/---

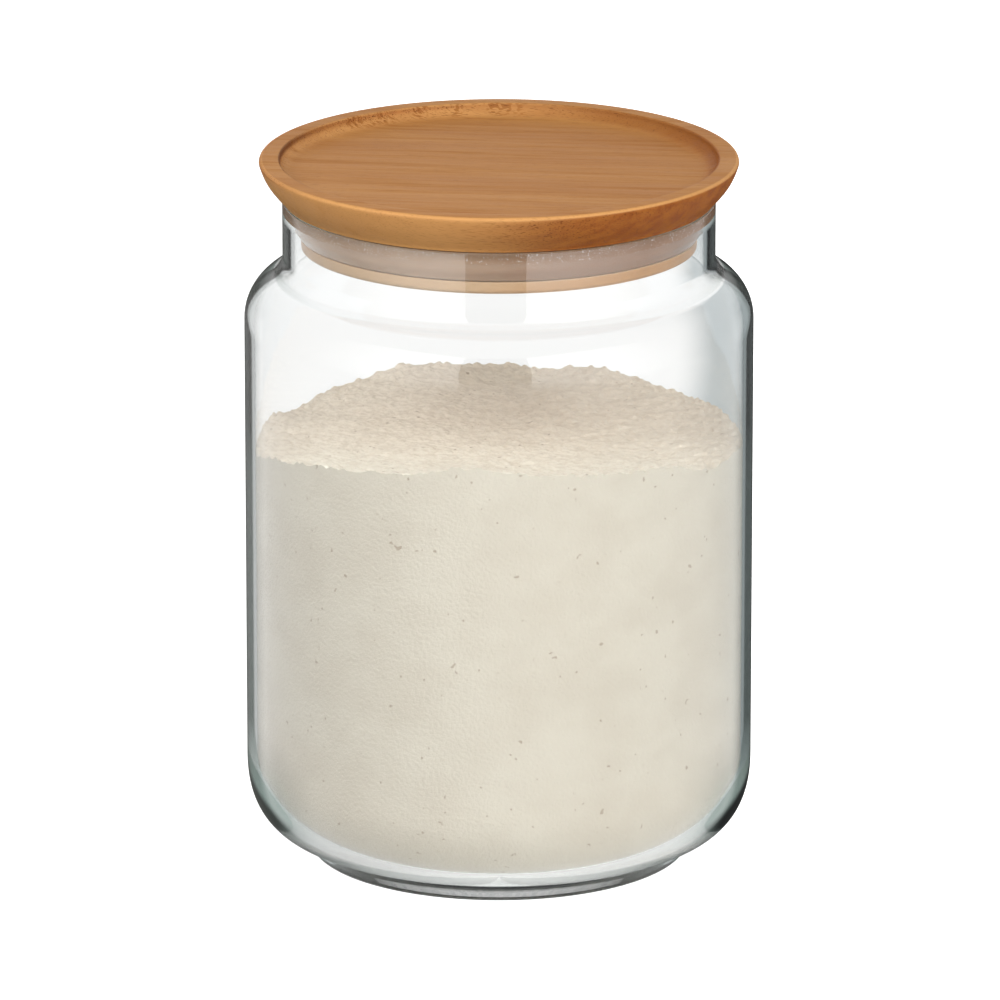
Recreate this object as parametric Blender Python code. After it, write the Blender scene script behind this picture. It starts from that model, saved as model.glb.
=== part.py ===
"""Clear glass storage jar with a turned wooden lid, a silicone seal ring and its fill of flour.

Lengths are in metres. The jar stands on Z = 0, Z is its axis, and -Y is its front.
"""

import math

import bmesh
import bpy

# Fits
CONTACT_GAP = 0.0003
MERGE_DISTANCE = 0.000001

# Glass jar, outside
BARREL_RADIUS = 0.0775
RIM_HEIGHT = 0.2054
NECK_RADIUS = 0.0658
NECK_LENGTH = 0.0160
SHOULDER_DROP = 0.0211
CORNER_HEIGHT = 0.0306
FOOT_RADIUS = 0.0580
FOOT_HEIGHT = 0.0060
FOOT_EDGE_RADIUS = 0.0010
FOOT_RING_WIDTH = 0.0065
PUSH_UP_STEP = 0.0018
PUSH_UP_RISE = 0.0032

# Glass jar, inside
BARREL_WALL = 0.0029
THROAT_WALL = 0.0033
LIP_EDGE_RADIUS = 0.0007
LIP_DEPTH = 0.0039
FLOOR_THICKNESS = 0.0085
INNER_CORNER_HEIGHT = 0.0320
INNER_FLOOR_RADIUS = 0.0540

# Wooden lid
LID_THICKNESS = 0.0125
LID_FLARE = 0.0070
LID_SIDE_BULGE = 0.0011
LID_TOP_EDGE_RADIUS = 0.0012
LID_LOW_EDGE_RADIUS = 0.0006
TRAY_RIM_WIDTH = 0.0063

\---

Using the data above, output each line exactly.

COMPLETE RESPONSE:
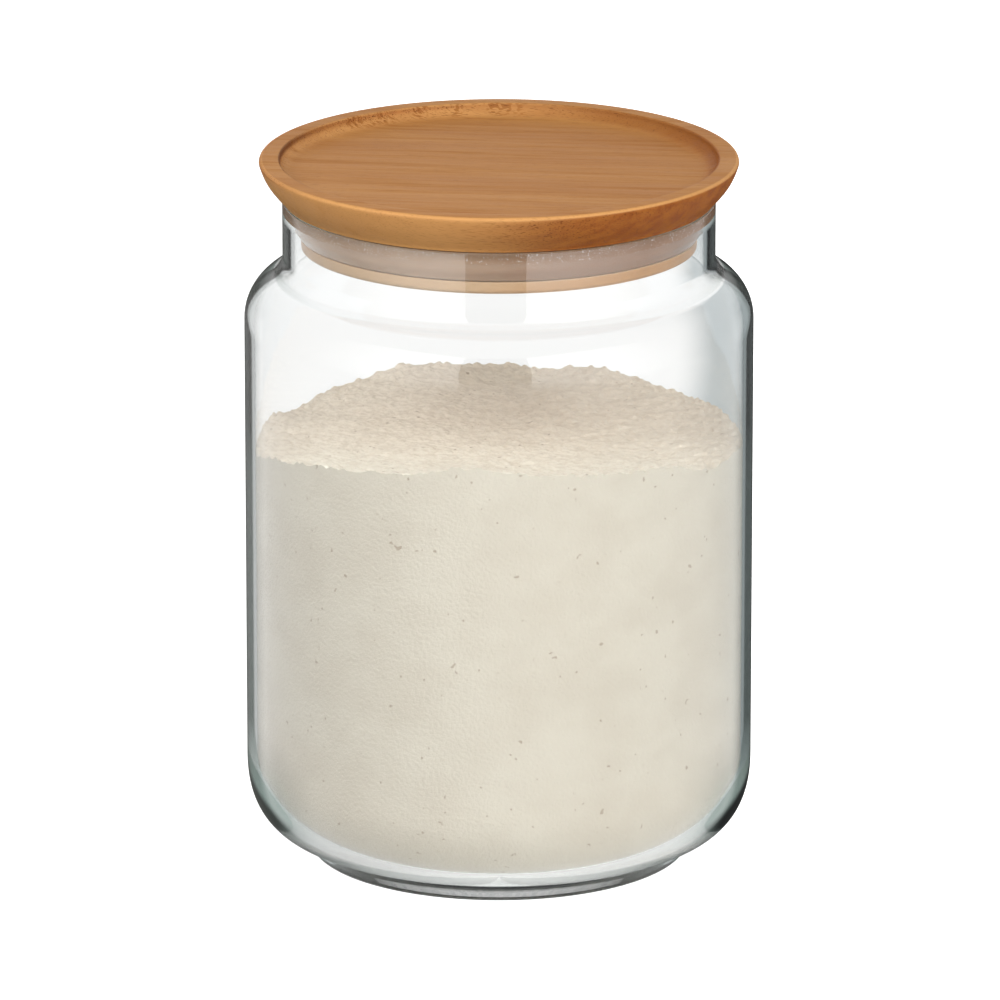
Recreate this object as parametric Blender Python code. After it, write the Blender scene script behind this picture. It starts from that model, saved as model.glb.
=== part.py ===
"""Clear glass storage jar with a turned wooden lid, a silicone seal ring and its fill of flour.

Lengths are in metres. The jar stands on Z = 0, Z is its axis, and -Y is its front.
"""

import math

import bmesh
import bpy

# Fits
CONTACT_GAP = 0.0003
MERGE_DISTANCE = 0.000001

# Glass jar, outside
BARREL_RADIUS = 0.0775
RIM_HEIGHT = 0.2054
NECK_RADIUS = 0.0658
NECK_LENGTH = 0.0160
SHOULDER_DROP = 0.0211
CORNER_HEIGHT = 0.0306
FOOT_RADIUS = 0.0580
FOOT_HEIGHT = 0.0060
FOOT_EDGE_RADIUS = 0.0010
FOOT_RING_WIDTH = 0.0065
PUSH_UP_STEP = 0.0018
PUSH_UP_RISE = 0.0032

# Glass jar, inside
BARREL_WALL = 0.0029
THROAT_WALL = 0.0033
LIP_EDGE_RADIUS = 0.0007
LIP_DEPTH = 0.0039
FLOOR_THICKNESS = 0.0085
INNER_CORNER_HEIGHT = 0.0320
INNER_FLOOR_RADIUS = 0.0540

# Wooden lid
LID_THICKNESS = 0.0125
LID_FLARE = 0.0070
LID_SIDE_BULGE = 0.0011
LID_TOP_EDGE_RADIUS = 0.0012
LID_LOW_EDGE_RADIUS = 0.0006
TRAY_RIM_WIDTH = 0.0063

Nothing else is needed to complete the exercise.